Object modeling scripts:
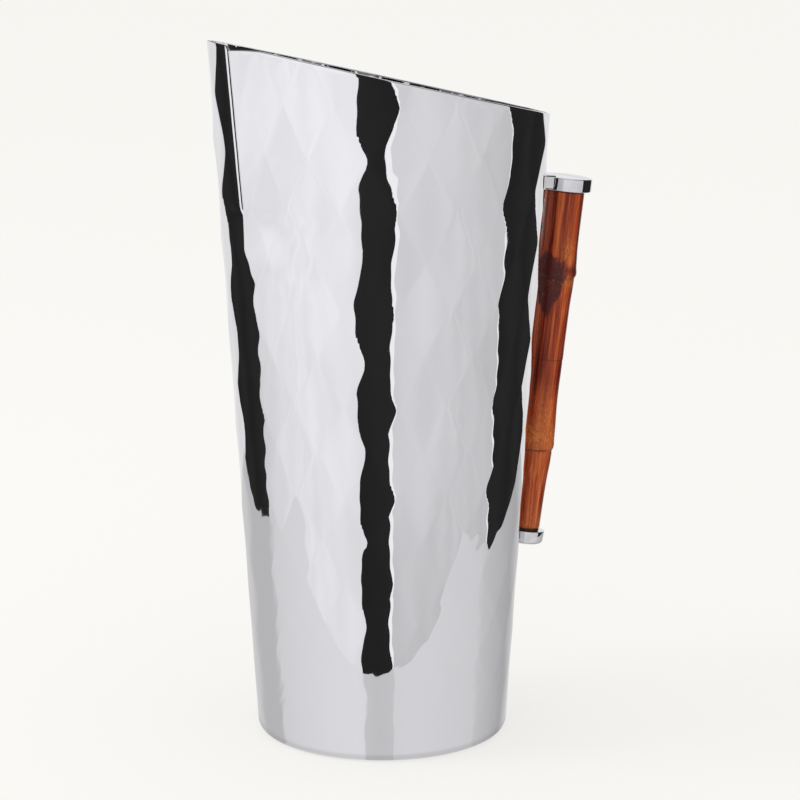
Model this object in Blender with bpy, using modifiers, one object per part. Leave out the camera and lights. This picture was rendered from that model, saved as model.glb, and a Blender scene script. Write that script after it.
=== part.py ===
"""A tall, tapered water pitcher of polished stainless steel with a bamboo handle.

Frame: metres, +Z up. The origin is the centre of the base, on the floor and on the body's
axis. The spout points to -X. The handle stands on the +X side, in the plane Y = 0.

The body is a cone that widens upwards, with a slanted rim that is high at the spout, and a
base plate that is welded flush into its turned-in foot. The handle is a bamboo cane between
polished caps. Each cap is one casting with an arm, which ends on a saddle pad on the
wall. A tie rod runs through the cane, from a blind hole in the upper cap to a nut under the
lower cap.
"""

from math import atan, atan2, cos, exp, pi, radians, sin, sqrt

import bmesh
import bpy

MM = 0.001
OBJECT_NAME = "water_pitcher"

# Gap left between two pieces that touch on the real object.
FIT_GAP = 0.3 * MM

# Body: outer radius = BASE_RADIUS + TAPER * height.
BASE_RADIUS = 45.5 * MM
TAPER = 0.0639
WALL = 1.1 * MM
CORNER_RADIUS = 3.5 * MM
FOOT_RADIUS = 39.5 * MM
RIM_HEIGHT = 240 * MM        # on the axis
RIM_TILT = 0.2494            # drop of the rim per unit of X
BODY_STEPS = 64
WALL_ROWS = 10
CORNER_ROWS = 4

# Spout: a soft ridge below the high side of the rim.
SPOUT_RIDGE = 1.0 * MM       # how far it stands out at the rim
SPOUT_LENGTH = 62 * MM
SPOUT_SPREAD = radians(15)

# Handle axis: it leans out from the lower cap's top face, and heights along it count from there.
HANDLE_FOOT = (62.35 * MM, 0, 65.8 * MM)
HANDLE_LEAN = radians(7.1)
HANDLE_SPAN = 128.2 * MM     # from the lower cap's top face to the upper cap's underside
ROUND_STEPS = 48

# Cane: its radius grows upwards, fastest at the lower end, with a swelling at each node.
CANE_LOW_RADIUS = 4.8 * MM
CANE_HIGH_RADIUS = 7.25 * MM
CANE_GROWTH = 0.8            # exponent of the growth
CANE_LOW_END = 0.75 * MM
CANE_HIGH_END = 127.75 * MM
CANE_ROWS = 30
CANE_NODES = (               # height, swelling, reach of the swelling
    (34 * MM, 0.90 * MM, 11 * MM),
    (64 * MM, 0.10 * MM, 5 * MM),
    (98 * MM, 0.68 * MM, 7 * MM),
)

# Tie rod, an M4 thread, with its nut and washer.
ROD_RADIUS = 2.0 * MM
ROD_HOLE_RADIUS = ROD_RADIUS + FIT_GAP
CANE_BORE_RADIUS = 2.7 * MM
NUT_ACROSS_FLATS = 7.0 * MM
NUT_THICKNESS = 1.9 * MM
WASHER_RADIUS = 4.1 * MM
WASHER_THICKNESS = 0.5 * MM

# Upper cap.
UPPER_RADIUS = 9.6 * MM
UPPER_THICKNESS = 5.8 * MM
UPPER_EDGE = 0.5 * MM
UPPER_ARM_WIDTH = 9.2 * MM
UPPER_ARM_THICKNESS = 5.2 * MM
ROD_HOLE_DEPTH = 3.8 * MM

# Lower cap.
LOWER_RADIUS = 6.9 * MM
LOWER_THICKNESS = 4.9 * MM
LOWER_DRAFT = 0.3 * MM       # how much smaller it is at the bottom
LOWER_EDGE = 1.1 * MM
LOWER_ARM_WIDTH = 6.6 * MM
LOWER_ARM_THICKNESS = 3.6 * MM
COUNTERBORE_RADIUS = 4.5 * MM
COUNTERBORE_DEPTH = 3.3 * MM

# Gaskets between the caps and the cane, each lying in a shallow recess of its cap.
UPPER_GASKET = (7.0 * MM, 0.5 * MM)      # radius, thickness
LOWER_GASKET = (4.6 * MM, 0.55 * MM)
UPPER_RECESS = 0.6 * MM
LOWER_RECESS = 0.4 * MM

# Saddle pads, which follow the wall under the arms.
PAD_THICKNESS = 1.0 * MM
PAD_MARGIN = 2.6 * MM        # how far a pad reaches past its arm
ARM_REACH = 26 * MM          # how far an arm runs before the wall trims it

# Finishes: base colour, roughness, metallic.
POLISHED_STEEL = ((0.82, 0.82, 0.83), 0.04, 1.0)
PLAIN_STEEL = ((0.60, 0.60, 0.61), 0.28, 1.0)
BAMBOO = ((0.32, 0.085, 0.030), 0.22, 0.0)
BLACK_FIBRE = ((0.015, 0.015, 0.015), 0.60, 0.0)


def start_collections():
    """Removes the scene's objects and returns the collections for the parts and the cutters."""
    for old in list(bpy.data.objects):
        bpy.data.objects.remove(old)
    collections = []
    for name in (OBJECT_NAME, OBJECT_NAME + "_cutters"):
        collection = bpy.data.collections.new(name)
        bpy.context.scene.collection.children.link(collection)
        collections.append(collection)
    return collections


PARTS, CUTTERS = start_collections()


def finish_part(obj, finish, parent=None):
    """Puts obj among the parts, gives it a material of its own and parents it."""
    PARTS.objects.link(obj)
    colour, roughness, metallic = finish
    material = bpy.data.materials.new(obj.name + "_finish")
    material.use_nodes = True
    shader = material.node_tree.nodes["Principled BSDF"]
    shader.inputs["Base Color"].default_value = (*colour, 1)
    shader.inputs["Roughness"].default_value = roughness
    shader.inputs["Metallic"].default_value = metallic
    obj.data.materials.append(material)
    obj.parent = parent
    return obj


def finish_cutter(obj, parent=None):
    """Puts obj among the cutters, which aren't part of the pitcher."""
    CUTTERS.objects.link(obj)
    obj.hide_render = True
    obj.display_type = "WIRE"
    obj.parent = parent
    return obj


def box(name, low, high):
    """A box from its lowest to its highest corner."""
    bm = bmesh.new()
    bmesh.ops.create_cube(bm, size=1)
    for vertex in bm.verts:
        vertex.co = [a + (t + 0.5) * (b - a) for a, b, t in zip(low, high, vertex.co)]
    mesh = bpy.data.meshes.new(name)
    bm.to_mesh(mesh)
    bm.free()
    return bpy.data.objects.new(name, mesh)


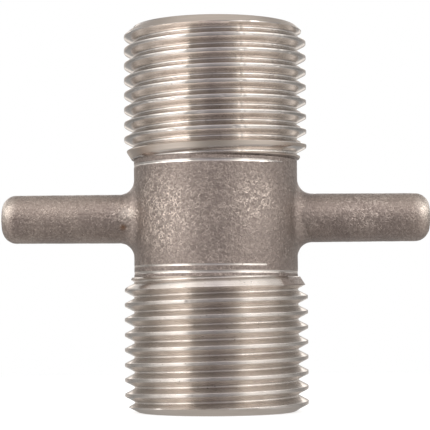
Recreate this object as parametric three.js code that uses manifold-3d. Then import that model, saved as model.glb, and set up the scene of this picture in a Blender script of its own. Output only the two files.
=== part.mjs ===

Aim of the task: Repeat word for word every line from the start of the entries to the line holding "a bamboo handle.", inclusive, and nothing else.

Task result:
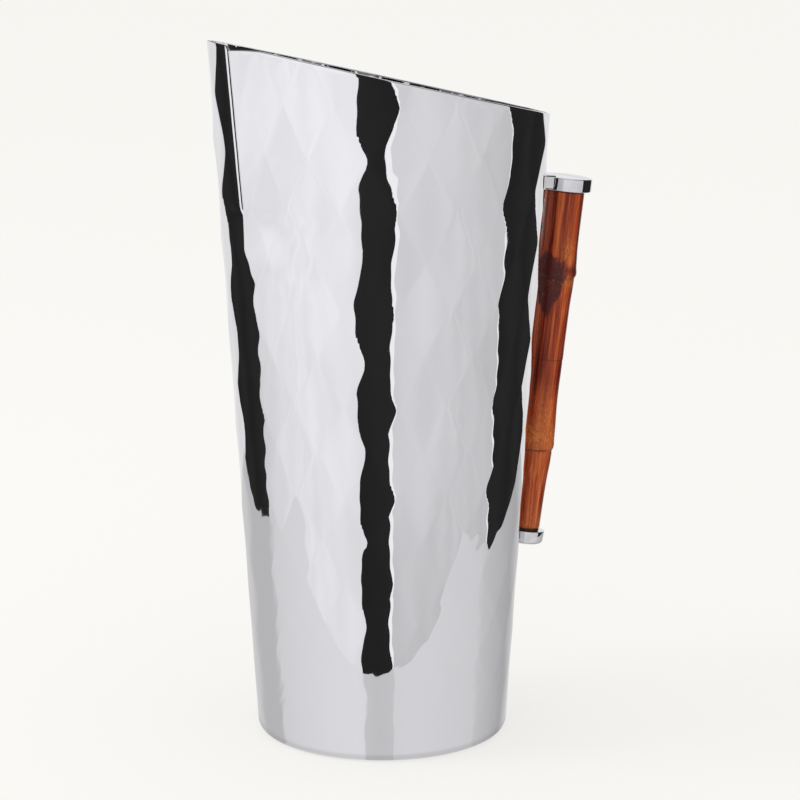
Model this object in Blender with bpy, using modifiers, one object per part. Leave out the camera and lights. This picture was rendered from that model, saved as model.glb, and a Blender scene script. Write that script after it.
=== part.py ===
"""A tall, tapered water pitcher of polished stainless steel with a bamboo handle.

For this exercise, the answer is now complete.